La Muerte se pierde sobre el horizonte y deja una estela de niebla a su paso. Damián, aún abrumado por los hechos, y empujado por una fuerza misteriosa que lo supera, prorrumpe en llanto sordo, como si fuera un crío asustado en medio de la noche. Luego, transcurridos varios minutos de lágrimas y sollozos inconsolables, prosigue su camino a pasos titubeantes, adentrándose cada vez más en lo profundo del bosque. Sus resuellos de animal nocturno se confunden con el rumor del viento. Sin embargo, ya no está tan seguro de su propósito último, y experimenta de manera súbita una extraña sensación de abandono. “Quizás la Muerte, sabia señora, tenga algo de razón”, musita el joven suicida. Así pues, Damián se postra sobre el tronco de un viejo árbol caído a pensar largamente. Corren por su mente las imágenes de su madre de sonrisa bondadosa, de su padre de carácter recio pero justo en el trato, de sus tres hermanos menores, de toda su familia que le espera en casa con los brazos abiertos. Entonces, decide que todavía no es la hora de partir. Se tranquiliza un poco, toma un largo aliento, y retoma el camino hacia su hogar, en busca de sus seres queridos. Todo a su alrededor se reviste de un matiz diferente. Lo inunda un ligero sentimiento de regocijo. No obstante, un recuerdo borroso taladra su conciencia, algo que le quema las entrañas y que aún no alcanza a discernir.
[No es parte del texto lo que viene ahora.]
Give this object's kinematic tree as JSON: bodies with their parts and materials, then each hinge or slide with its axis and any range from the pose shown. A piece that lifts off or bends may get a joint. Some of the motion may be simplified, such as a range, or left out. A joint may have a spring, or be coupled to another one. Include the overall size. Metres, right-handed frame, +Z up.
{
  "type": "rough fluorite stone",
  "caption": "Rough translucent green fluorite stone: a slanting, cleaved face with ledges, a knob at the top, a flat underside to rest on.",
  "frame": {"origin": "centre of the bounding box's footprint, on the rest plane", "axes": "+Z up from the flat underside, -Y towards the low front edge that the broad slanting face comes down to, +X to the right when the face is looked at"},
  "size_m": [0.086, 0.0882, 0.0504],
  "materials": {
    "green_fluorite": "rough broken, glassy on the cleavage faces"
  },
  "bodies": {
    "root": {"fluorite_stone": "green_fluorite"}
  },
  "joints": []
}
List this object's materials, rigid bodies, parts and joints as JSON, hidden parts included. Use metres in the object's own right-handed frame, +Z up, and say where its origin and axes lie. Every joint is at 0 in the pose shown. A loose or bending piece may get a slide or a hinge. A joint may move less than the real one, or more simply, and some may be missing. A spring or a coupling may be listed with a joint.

Damián, ya camino a su morada, se encuentra de nuevo con la Muerte. La inefable dama le atraviesa el alma con su gélida mirada, frenándole el paso bruscamente, y le susurra al oído, a la vez que deja escapar una sonrisa entre macabra y socarrona: “sabes algo, mi bienamado inquilino, sólo los muertos, los que han cruzado el umbral hacia lo desconocido, hacia mi patria inescrutable, adquieren el derecho de escuchar mi voz y advertir mi presencia, incluso los ingratos suicidas como tú. Sólo he jugado un poco contigo. Me sentía algo aburrida y necesitaba hablar con alguien, con uno de los míos. En verdad has fungido como un bálsamo para aplacar mi tedio. Espero me sepas disculpar. Ah, y mucho cuidado con el bueno de Caronte, mi entrañable barquero, hoy no anda de buen genio. En cualquier caso, te deseo un muy feliz viaje por el inframundo. Quizás nos volvamos a ver más pronto de lo que te imaginas”. Y acto seguido, se desvanece en la densa bruma. Damián, quien no da crédito a lo que acaba de escuchar, enloquece en mil formas, se toma su cabeza fuertemente, clava en la tierra sus ojitos taciturnos y se suelta a correr como una bestia herida, profiriendo todo tipo de blasfemias. Luego, trata de despejar su mente, y al fin puede recordar con cierta claridad sus últimos momentos. Sólo han transcurrido unas cuantas horas, luego de aquel suceso, cuando creyó haber ahogado sus penas con una cuerda. Damián, ánima errabunda en ciernes, se sume en un mar de angustia y dolor, y todo se le hace tan vívido, tan diáfano, que parece que estuviese ocurriendo en ese mismo instante: siente cómo la soga le va cortando la respiración, siente cómo se interrumpe el flujo de sangre a su cerebro, siente el estrepitoso crujir de su garganta indefensa, siente cómo la vida se le escurre a cuentagotas, siente cómo sus piernas trémulas flotan en el aire frío, mientras su corazón deja de latir lentamente, como una vela que se apaga por la acción del viento. Solo entonces, se da cuenta de que la Muerte ya le gobierna, de que ya es uno de los suyos. Damián arroja un grito lastimero al cielo, que se entremezcla con el aullido de los lobos. Ya está escrito en el libro de la vida y de la muerte. Damián regresará cada noche a la ventana de su oscura habitación, hasta el final de los tiempos, esperando a que salga su amada inmortal.